El concepto “excelencia” entendido como la “superación, calidad o bondad que constituye y hace digna de singular aprecio y estimación en su género una cosa”, encierra una de las cualidades más universales y originarias del ser humano, me refiero a un hecho que se encuentra presente en toda persona que tiene grandes expectativas sobre sí misma y que desde la base de la humidad aspira a ser más, afrontando retos y dificultades para sacar lo mejor de sí misma, para culminar sueños, para perfeccionarse como ser humano, para aprender a poner un mejor ladrillo después del que puso el día anterior.
Gracias a este anhelo personal el mundo se maravilla de las obras maestras de los poetas, músicos, arquitectos, pero también de las hazañas de los deportistas, exploradores, empresarios, maestros y de los innovadores que cotidianamente sorprenden a propios y extraños.
El llamado
La excelencia, al contrario de como muchos suelen pensar, no implica competencia, tampoco exige a la persona ser egoísta o envidiosa; sino simplemente – como diría Píndaro – solicita que la persona llegue a ser lo que ya es; lo que implica autoconocimiento, generosidad y colaboración.
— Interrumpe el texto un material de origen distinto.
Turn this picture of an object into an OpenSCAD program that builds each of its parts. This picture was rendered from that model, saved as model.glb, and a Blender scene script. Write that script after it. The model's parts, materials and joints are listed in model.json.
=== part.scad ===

Otros requisitos de la excelencia son los anhelos, las ideales, los sueños y todo aquello que proporcione sentido a todo esfuerzo personal. De aquí se desprende la necesidad de encontrar el “llamado” – el fuego - que toda persona tiene inmerso en su propia naturaleza. Este “llamado” es la vocación de vida, eso por lo que vale la pena dedicarle el entusiasmo a la existencia.
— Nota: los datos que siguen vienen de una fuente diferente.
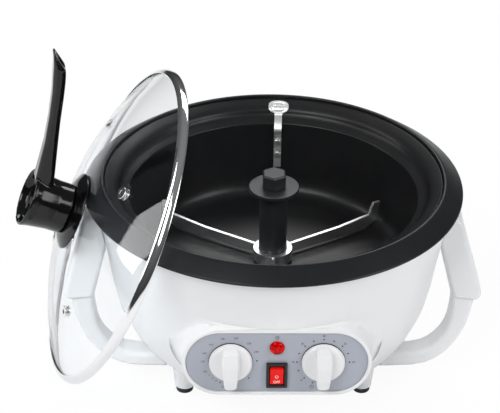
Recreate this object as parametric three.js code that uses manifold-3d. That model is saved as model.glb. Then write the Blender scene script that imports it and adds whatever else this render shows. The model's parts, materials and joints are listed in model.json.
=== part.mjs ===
// Countertop coffee bean roaster: a white bowl on four feet with an open, stirred pan under a black
// collar, a front control pod, two carrying handles and a glass lid taken off and leaned on the left.
// Lengths are in millimetres. +Z is up, the front faces -Y, and the pan's axis is the line x = y = 0.
import * as THREE from 'three';
import { mergeVertices } from 'three/addons/utils/BufferGeometryUtils.js';
import Module from 'manifold-3d';

const wasm = await Module();
wasm.setup();

// Fits shared by all pieces
const seat = 0.3; // gap left between pieces that touch
const overrun = 6; // how far a cut runs past what it cuts
const largeSides = 44;
const middleSides = 24;
const footSides = 16;
const smallSides = 8;
const degree = Math.PI / 180;

// Feet and legs
const footRadius = 6.6;
const footHeight = 5;
const footEdge = 0.8;
const footStemRadius = 2;
const footStemHeight = 6;
const legReach = 4.9; // of the legs' circle past the bowl's bottom edge
const legBottomRadius = 7.6;
const legTopRadius = 9.5;
const legHeight = 18;

// Bowl
const bowlBottomZ = 15;
const bowlTopZ = 143;
const bowlTopRadius = 140;
const bowlWall = 2.6;
const bowlRadiusShares = [0.657, 0.727, 0.791, 0.867, 0.913, 0.942, 1];
const bowlHeightShares = [0, 0.037, 0.102, 0.285, 0.523, 0.75, 1];
const bowlSteps = 8;
const rimFlangeWidth = 19;
const rimFlangeRise = 3;
const rimFlangeWall = 2.6;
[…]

Esta vocación tiene la fuerza de transformar la razón misma de la existencia. Es la misión que origina la responsabilidad y el compromiso para luchar por lo verdaderamente valioso.
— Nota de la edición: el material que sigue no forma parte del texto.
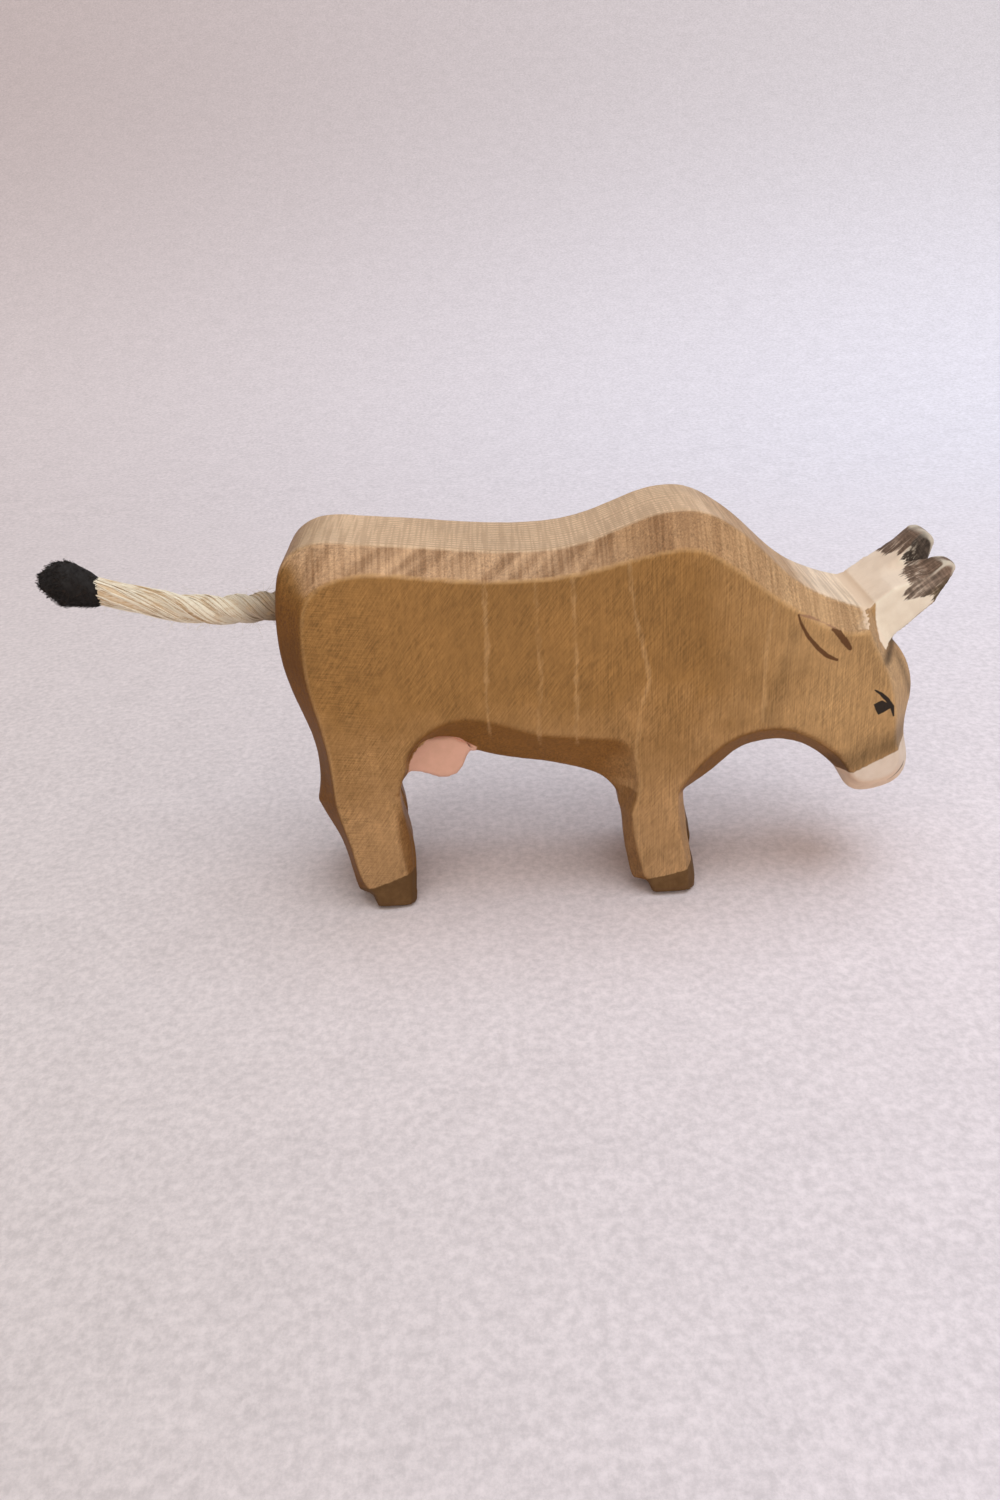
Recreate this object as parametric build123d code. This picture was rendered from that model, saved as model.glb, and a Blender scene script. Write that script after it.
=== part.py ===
from build123d import *
import math
import os

# Cow figurine: one block of maple, whittled from a sawn plank, with a rope tail.
# Millimetres. X runs from the rump to the horns, Z is up, the hooves stand on Z = 0.
# The origin is under the middle of the block.

# Driving dimensions of the block
body_length = 133.0
body_height = 84.0
plank_thickness = 30.0
bevel_depth = 5.3          # how far the whittled bevels reach in from each side of the plank
foot_bevel_depth = 2.6     # the same at the hooves, where the knife took less
knee_height = 21.0         # above this the bevels have their full depth

# Legs
leg_slot_width = 8.0       # saw slot that parts the left legs from the right ones
front_slot_height = 21.5
hind_slot_height = 29.0
hind_stagger = 3.4         # the far hind foot stands this much further back
toe_facet_width = 2.1      # light facet down the outer front edge of each hind leg
toe_facet_depth = 1.1

# Horns
horn_root_width = 21.0
horn_tip_width = 17.0
horn_notch_width = 8.4
horn_notch_depth = 5.2
horn_tip_round = 2.4
horn_corner_share = 0.45   # rounding of each tip's corners, of the tip's width

# Udder
udder_width = 18.4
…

Para alcanzar la excelencia es preciso conocer los talentos personales, saber de esos “dones” necesarios para hacer factible la entrega, el esfuerzo. Es entonces necesario conocerse a sí mismo, saber las propias capacidades, limitaciones y posibilidades.
Trabajo permanente
La excelencia requiere que la persona sepa aceptarse, amarase tal como es, sin exagerar sus posibilidades, pero tampoco sin subestimar sus fuerzas. Aceptar no es resignarse, la persona que quiere superarse ha de basar su desarrollo en sus fortalezas, entendiendo el tamaño del esfuerzo que cada jornada le reclama. Por ello es menester mirar de frente a la vida, sin rodeos ni atajos.
Insisto, la excelencia no trata de competir con los demás, sino más bien de contar con la creencia personal que es posible la auto-superación. Implica renunciar a la mediocridad, jamás instalarse en lo intrascendental, ni dejarse vencer por los agitados mares por los cuales es menester navegar y comprende que siempre es dueña del esfuerzo, pero no necesariamente del resultado, del fruto.
Con todo
Los estudiosos del tema consideran que “más que rasgo o cualidad de la persona, la excelencia consiste en la disposición de aprender a cambiar, a develar la verdad del misterio del propio ser, del ser una persona en constante evolución, que nunca termina de aprender, de formarse, de crecer”. De ahí que otro punto de esta cualidad se refiere a la disposición de aprender, pero sobre todo a desaprender. Implica apertura ante lo nuevo, pero también ganas de abandonar lo que limita, esclaviza o “mediocriza”.
Intentar ser excelente es poner el cuerpo y alma en las tareas que se han decidido emprender, realizarlas de la mejor manera posible, sin buscar excusas, sin temor, indecisiones o justificaciones para dejar de hacerlas. Estas personas no se conforman. Su naturaleza es evolucionar. Son rebeldes con causas.
La excelencia exige humildad para evitar la soberbia y no se contagia por los éxitos adquiridos. Los buscadores de la excelencia saben que llegar a la cumbre no se improvisa, que implica paciencia, preparación, esfuerzo constante, ánimo permanente, ejercicio de la voluntad y una vista de águila para localizar las mejores oportunidades, los senderos más viables, los caminos más promisorios. Involucra la voluntad de jamás darse por vencidos, de nunca considerar el fracaso como una opción de vida.
Esta clase de seres humanos se orientan a la acción, transforman lo que consideran que esta mal sin importar las implicaciones, consecuencias y el esfuerzo que suponga tal ejecución.
Las personas como Bartholdi y Fidas son indispensables para hacer más habitable al mundo, porque vuelcan su esfuerzo hacia los demás, hacia la comunidad, hacia lo mejor.
El camino de la superación personal comienza en el hogar y en las tareas sencillas, humildes, pues encarnar la excelencia es comprender que “los dioses todo lo verán”, y esta clase de personas no pueden ser, al mismo tiempo, candil de la calle y oscuridad de sus propias casas, por ello los inmortales Bartholdi y Fidas son ejemplos perenes del “bien hacer”.